Morally, perhaps their objective is okay. I'm all for modesty and kindness to strangers. But by definition that would prohibit one from enforcing those values on others.

Usul
08-20-2004, 01:06 AM
I'm not defending muslim extremists here, but I think the North American way of life in many ways just as wrong as these extremists. We just have better ways of desensitizing ourselves.

mmcd
08-20-2004, 03:02 AM
I realize that other cultures may disagree with the "North American" way of life, and I also realize that we attempt to impose our views on other cultures. I think the current problems with Islamic extremists and terrorists is pretty much a manifestation of Huntington's thesis and regardless of any questions about which values are inherently better, I am on the one side and they are on the other. This isn't a problem that is going to simmer down or go away, and I think we should take a far more aggressive and comprhensive approach in fighting these radicals. It is a very bad idea to go after terrorists and their supporters in a half-assed piecemeal manner because it just won't work, and it allows (even encourages) the enemy the replenish their "soldiers" at a far faster rate than we are eliminating/capturing them. What we will end up with (and already have to a certain extent in Iraq) is a Vietnam-like quagmire. Now I think we were wrong to get into Vietnam (as obviously isn't the case here generally speaking), but one of the important lessons to be learned from that experience is: Don't go to war half-assed. Do what it takes to win and don't pull any punches. Once a country reaches the point of going to war the objective should be quite simple: Either eliminate the enemy's will to fight, or eliminate the enemy.

nicky g
08-20-2004, 04:54 AM
These aren't Islamic ideals. These are the ideals of a tiny extremist group with zero support among the mainstream of British Muslims.

vulturesrow
08-20-2004, 07:45 AM
Nicky G,

Why is is that extremism seems much more common of those of the Muslim faith than any other? I am not trying to be flip. I have defended "mainstream Muslims" in the past. But I am really starting to wonder if they arent actually the minority. It just seems that their is something in either Islam itself or the Arab culture that seems to promote and/or encourage this type of radical behavior.

Chris

nicky g
08-20-2004, 07:55 AM
I don't think that's true. You can find plenty of extremists in the Hindu community in India for example. The difference is that the Muslim community is much more widely spread than the Hindu community. You can find plenty of Jewish extremists in Israel; but there are many many more Muslims than Jews and again, the are more widely spread. As for Arabs, you can find plenty of ethnic extremists in Africa or the Balkans or half a dozen other places.

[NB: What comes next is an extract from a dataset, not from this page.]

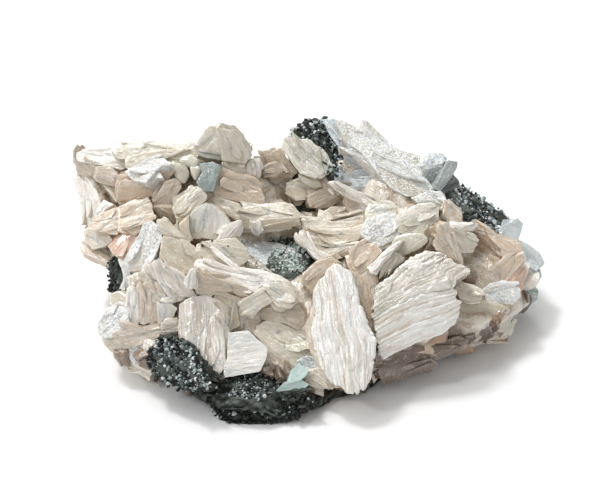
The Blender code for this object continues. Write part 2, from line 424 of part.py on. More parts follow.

The focus on Islamic extremism comes from the fact that as I said, Muslims are a bigger community and more widely spread than many other groups that contain an extreme element, and perhpas more importantly the fact that it militant Islam taken on an anti-American/Western character leading to events such as 9/11. Why that should be so is a big question; but you can bet that if Hindu mobs were burning the US embassy rather than local mosques, we'd hear a lot more about them.

Cyrus
08-20-2004, 11:06 AM
"It seems that there is something in either Islam itself or the Arab culture that seems to promote and/or encourage this type of radical behavior."

This is because the Arabs, and consequently Muslim Arbas, are in the thick of the last (and most midless) conflict on this Earth, between Israelis and Palestinians. The conflict has radicalised Arabs to the point that, in the Cold War, they sought refuge in the embrace of the Soviet Bear -- despite them being the most anti-communist regimes in the area, much more than Israel ever was anti-communist.

And to the point that, now, they find recourse in terrorism.

But don't take my word for it. Take the word of the chief CIA spook who wrote the recent best-seller:

"Bin Laden, Mike Scheuer believes, is not a lonely maverick, but draws support from much of the Islamic world, which resents the US not for what it is, but for what it does - supporting Israel almost uncritically, propping up corrupt regimes in the Arab world, garrisoning troops on the Saudi peninsula near Islam's most holy sites to safeguard access to cheap oil."



Article (http://www.guardian.co.uk/alqaida/story/0,12469,1287015,00.html)

MMMMMM
08-20-2004, 11:25 AM
Cyrus,

There is no doubt something to what you say, but it would be wrong to think that the Palestinian/Israeli conflict is the entire source of the larger conflict between Islam and the West. Of course it has helped significantly to build tensions.

There is a disctinction between those Muslims who are primarily preoccupied with the Israeli/Palestinian conflict, and those radical Muslims who are focused on the greater jihad picture. Granted there is a fair amount of overlap, but there are quite a number of jihadists whose primary concern and raison de etre is not the Israeli/Palestinian conflict. These jihadists wish to expel all foreigners from "Arab lands", restore the Caliphate, impose Shari'a--and eventually do the same all over the world. bin-Laden's was not created by the Palestinian conflict--his beliefs and followers are the expected inevitable extension of the extreme Wahhabism of the Saudis.

Additionally, there are more outwardly violent verses and invocations to fighting non-believers in the Koran and in the Hadiths than in the texts of any other major religion, to my knowledge. It is also noteworthy that Mohammed himself was a warlord--the only founder of any major religion who was such, I would guess. So there is a greater inherent bias in the philosophy of Islam itself, than in other major religions, towards fighting non-believers and towards jihad.

Stir it all together, and exacerbate some of the inherent philosophical inclinations to jihad by adding certain dissatisfactions and perceptions of unfairness, and we arrive at the current sad state of affairs.